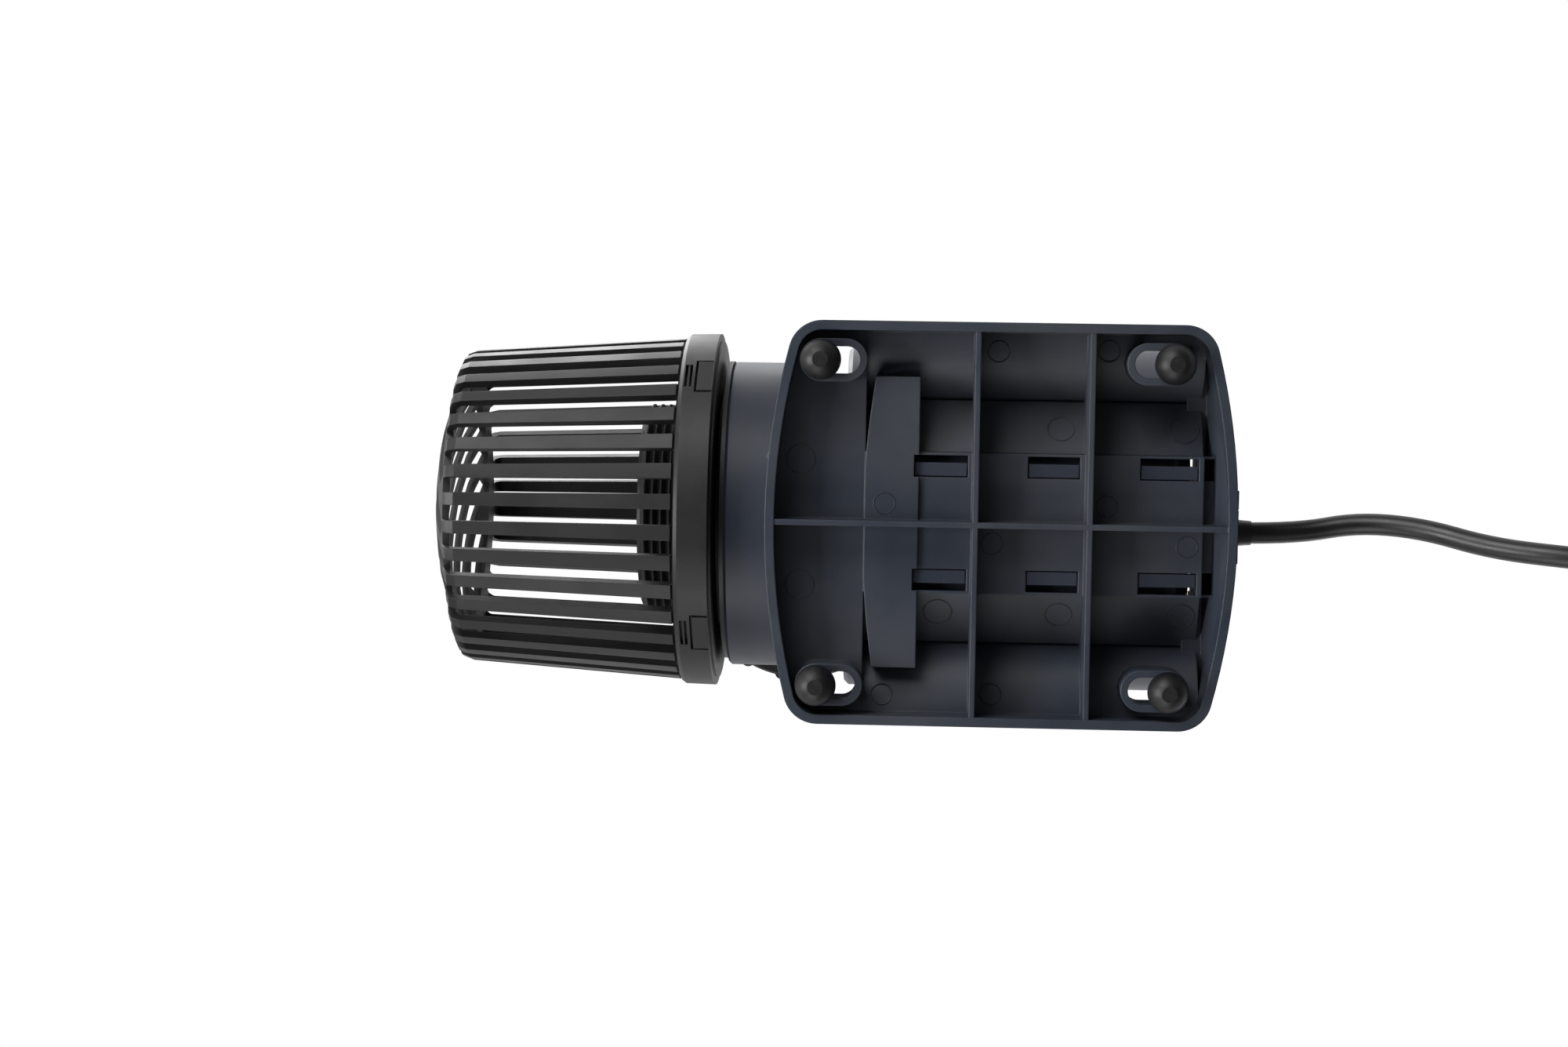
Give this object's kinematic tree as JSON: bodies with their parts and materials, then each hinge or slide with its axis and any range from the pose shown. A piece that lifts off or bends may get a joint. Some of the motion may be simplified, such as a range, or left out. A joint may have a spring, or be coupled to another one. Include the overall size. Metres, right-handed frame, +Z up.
{
  "type": "submersible aquarium pump",
  "caption": "Submersible water pump with slotted inlet strainer, threaded outlet with hose tail, round motor shell on a clip-on base with rubber feet, and a coiled cable.",
  "frame": {"origin": "middle of the pump's footprint, on the surface its rubber feet stand on; the free cable isn't counted", "axes": "+Z up, +X along the pump axis from the strainer to the cable exit, +Y to the outlet's side"},
  "size_m": [0.4256, 0.1194, 0.176],
  "materials": {
    "black_plastic": "moulded black, slightly glossy",
    "casing_plastic": "moulded dark blue-grey, fine grain",
    "base_plastic": "moulded dark blue-grey, fine grain",
    "foot_rubber": "dark rubber, smooth",
    "seal_rubber": "black rubber, matt",
    "cable_rubber": "black cable sheath, soft sheen",
    "bush": "ground ceramic",
    "impeller_plastic": "white moulded",
    "magnet": "coated ring magnet",
    "core_steel": "stacked laminations",
    "coil_wire": "enamelled copper wire",
    "board": "green solder mask",
    "board_parts": "black component bodies",
    "resin": "cast sealing resin",
    "screw_steel": "stainless",
    "tie_plastic": "black tie",
    "pin_brass": "plated contacts"
  },
  "bodies": {
    "housing": {"inlet_cover": "black_plastic", "cover_spider": "black_plastic", "cover_seal": "seal_rubber", "front_bearing": "bush", "front_bearing_seat": "seal_rubber", "volute_shell": "casing_plastic", "outlet_seal": "seal_rubber", "rotor_can": "black_plastic", "can_seal": "seal_rubber", "rear_bearing": "bush", "rear_bearing_seat": "seal_rubber", "stator_core": "core_steel", "stator_coils": "coil_wire", "driver_board": "board", "board_parts": "board_parts", "potting_resin": "resin", "motor_housing": "casing_plastic", "rear_cap": "casing_plastic", "cap_screws": "screw_steel", "cable_gland": "black_plastic", "cable_boot": "cable_rubber", "base_plate": "base_plastic", "foot_front_left": "foot_rubber", "foot_front_right": "foot_rubber", "foot_rear_left": "foot_rubber", "foot_rear_right": "foot_rubber", "cord_run": "cable_rubber", "cord_tail": "cable_rubber", "cord_coil": "cable_rubber", "coil_tie": "tie_plastic", "connector_boot": "cable_rubber", "connector_body": "black_plastic", "connector_nut": "black_plastic", "connector_pins": "pin_brass"},
    "rotor": {"impeller": "impeller_plastic", "rotor_magnet": "magnet", "rotor_shaft": "bush"},
    "gasket": {"strainer_gasket": "seal_rubber"},
    "collar": {"strainer_collar": "black_plastic"},
    "cage": {"strainer_cage": "black_plastic"},
    "tail": {"hose_tail": "black_plastic"},
    "nut": {"outlet_nut": "black_plastic"}
  },
  "joints": [
    {"name": "impeller_spin", "type": "hinge", "parent": "housing", "child": "rotor", "pos_m": [0, 0, 0.066], "axis": [1, 0, 0], "continuous": true},
    {"name": "strainer_travel", "type": "slide", "parent": "housing", "child": "gasket", "axis": [-1, 0, 0], "range_m": [0, 0.0105]},
    {"name": "strainer_turn", "type": "hinge", "parent": "gasket", "child": "collar", "pos_m": [-0.04, 0, 0.066], "axis": [-1, 0, 0], "range_deg": [0, 1620]},
    {"name": "cage_pull", "type": "slide", "parent": "collar", "child": "cage", "axis": [-1, 0, 0], "range_m": [0, 0.02]},
    {"name": "tail_lift", "type": "slide", "parent": "housing", "child": "tail", "axis": [0, 0, 1], "range_m": [0, 0.0116]},
    {"name": "outlet_nut_turn", "type": "hinge", "parent": "tail", "child": "nut", "pos_m": [-0.01175, 0.0209, 0.13], "axis": [0, 0, 1], "range_deg": [0, 1800]}
  ],
  "couplings": [
    {"joint": "strainer_travel", "follows": "strainer_turn", "m_per_rad": 0.00036749},
    {"joint": "tail_lift", "follows": "outlet_nut_turn", "m_per_rad": 0.00036749}
  ]
}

---+---

DIRECTIVE: Reproduce each line of the material above precisely.

SOLUTION BELOW:
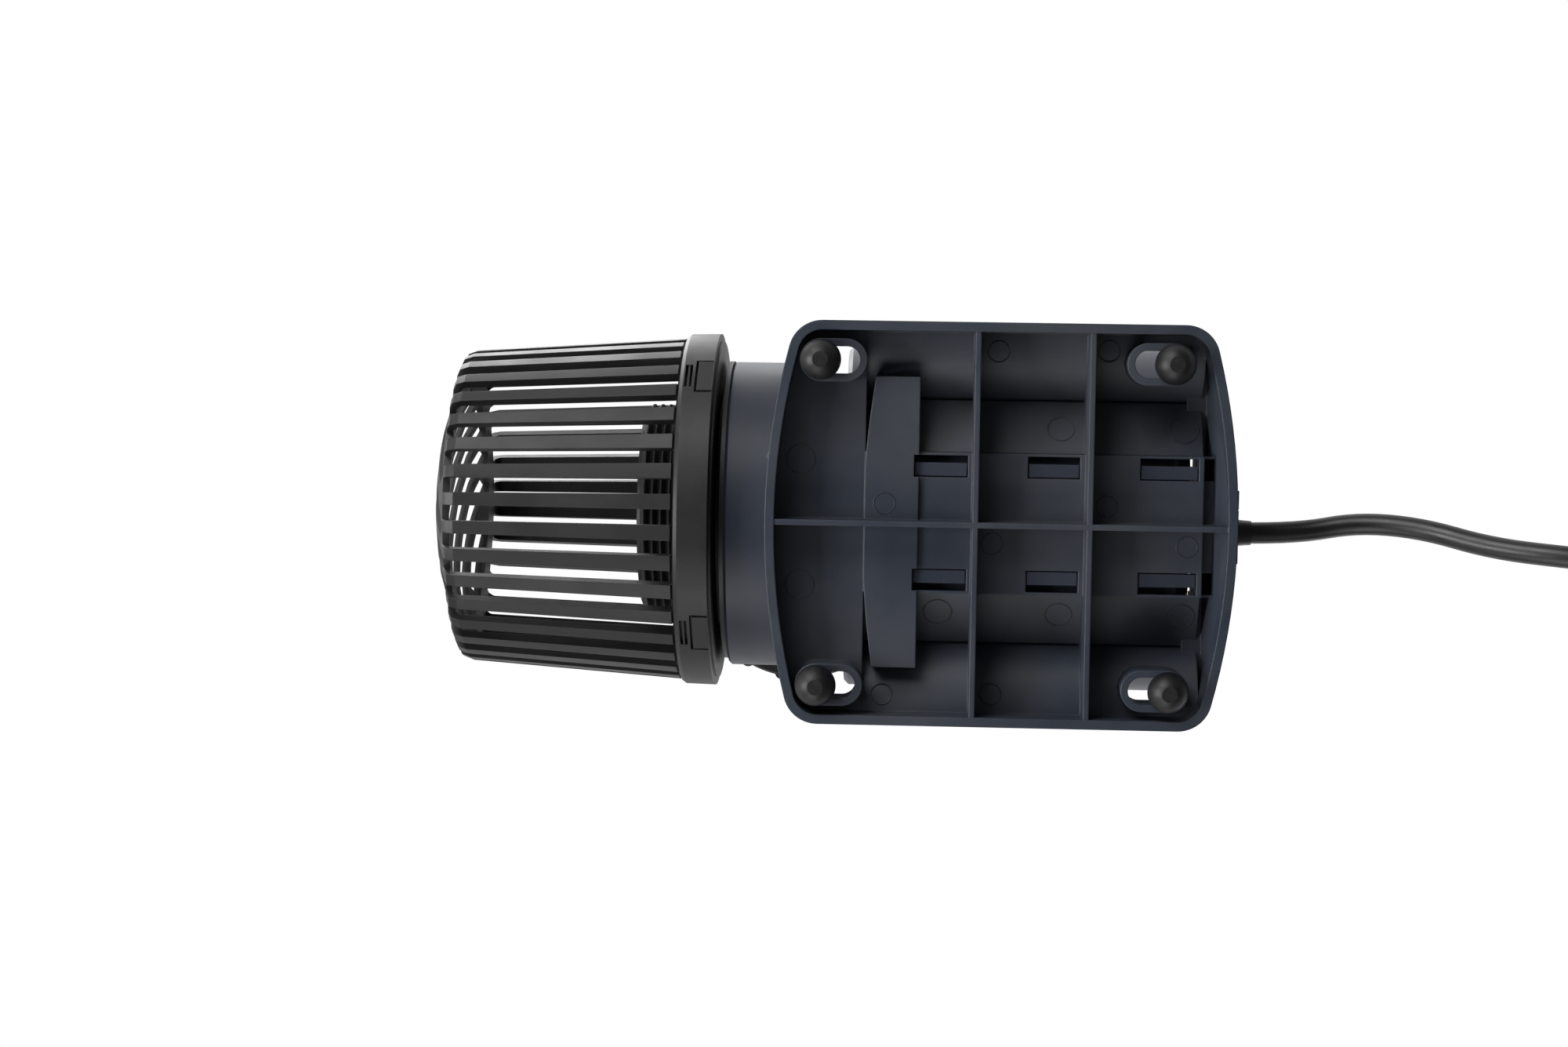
Give this object's kinematic tree as JSON: bodies with their parts and materials, then each hinge or slide with its axis and any range from the pose shown. A piece that lifts off or bends may get a joint. Some of the motion may be simplified, such as a range, or left out. A joint may have a spring, or be coupled to another one. Include the overall size. Metres, right-handed frame, +Z up.
{
  "type": "submersible aquarium pump",
  "caption": "Submersible water pump with slotted inlet strainer, threaded outlet with hose tail, round motor shell on a clip-on base with rubber feet, and a coiled cable.",
  "frame": {"origin": "middle of the pump's footprint, on the surface its rubber feet stand on; the free cable isn't counted", "axes": "+Z up, +X along the pump axis from the strainer to the cable exit, +Y to the outlet's side"},
  "size_m": [0.4256, 0.1194, 0.176],
  "materials": {
    "black_plastic": "moulded black, slightly glossy",
    "casing_plastic": "moulded dark blue-grey, fine grain",
    "base_plastic": "moulded dark blue-grey, fine grain",
    "foot_rubber": "dark rubber, smooth",
    "seal_rubber": "black rubber, matt",
    "cable_rubber": "black cable sheath, soft sheen",
    "bush": "ground ceramic",
    "impeller_plastic": "white moulded",
    "magnet": "coated ring magnet",
    "core_steel": "stacked laminations",
    "coil_wire": "enamelled copper wire",
    "board": "green solder mask",
    "board_parts": "black component bodies",
    "resin": "cast sealing resin",
    "screw_steel": "stainless",
    "tie_plastic": "black tie",
    "pin_brass": "plated contacts"
  },
  "bodies": {
    "housing": {"inlet_cover": "black_plastic", "cover_spider": "black_plastic", "cover_seal": "seal_rubber", "front_bearing": "bush", "front_bearing_seat": "seal_rubber", "volute_shell": "casing_plastic", "outlet_seal": "seal_rubber", "rotor_can": "black_plastic", "can_seal": "seal_rubber", "rear_bearing": "bush", "rear_bearing_seat": "seal_rubber", "stator_core": "core_steel", "stator_coils": "coil_wire", "driver_board": "board", "board_parts": "board_parts", "potting_resin": "resin", "motor_housing": "casing_plastic", "rear_cap": "casing_plastic", "cap_screws": "screw_steel", "cable_gland": "black_plastic", "cable_boot": "cable_rubber", "base_plate": "base_plastic", "foot_front_left": "foot_rubber", "foot_front_right": "foot_rubber", "foot_rear_left": "foot_rubber", "foot_rear_right": "foot_rubber", "cord_run": "cable_rubber", "cord_tail": "cable_rubber", "cord_coil": "cable_rubber", "coil_tie": "tie_plastic", "connector_boot": "cable_rubber", "connector_body": "black_plastic", "connector_nut": "black_plastic", "connector_pins": "pin_brass"},
    "rotor": {"impeller": "impeller_plastic", "rotor_magnet": "magnet", "rotor_shaft": "bush"},
    "gasket": {"strainer_gasket": "seal_rubber"},
    "collar": {"strainer_collar": "black_plastic"},
    "cage": {"strainer_cage": "black_plastic"},
    "tail": {"hose_tail": "black_plastic"},
    "nut": {"outlet_nut": "black_plastic"}
  },
  "joints": [
    {"name": "impeller_spin", "type": "hinge", "parent": "housing", "child": "rotor", "pos_m": [0, 0, 0.066], "axis": [1, 0, 0], "continuous": true},
    {"name": "strainer_travel", "type": "slide", "parent": "housing", "child": "gasket", "axis": [-1, 0, 0], "range_m": [0, 0.0105]},
    {"name": "strainer_turn", "type": "hinge", "parent": "gasket", "child": "collar", "pos_m": [-0.04, 0, 0.066], "axis": [-1, 0, 0], "range_deg": [0, 1620]},
    {"name": "cage_pull", "type": "slide", "parent": "collar", "child": "cage", "axis": [-1, 0, 0], "range_m": [0, 0.02]},
    {"name": "tail_lift", "type": "slide", "parent": "housing", "child": "tail", "axis": [0, 0, 1], "range_m": [0, 0.0116]},
    {"name": "outlet_nut_turn", "type": "hinge", "parent": "tail", "child": "nut", "pos_m": [-0.01175, 0.0209, 0.13], "axis": [0, 0, 1], "range_deg": [0, 1800]}
  ],
  "couplings": [
    {"joint": "strainer_travel", "follows": "strainer_turn", "m_per_rad": 0.00036749},
    {"joint": "tail_lift", "follows": "outlet_nut_turn", "m_per_rad": 0.00036749}
  ]
}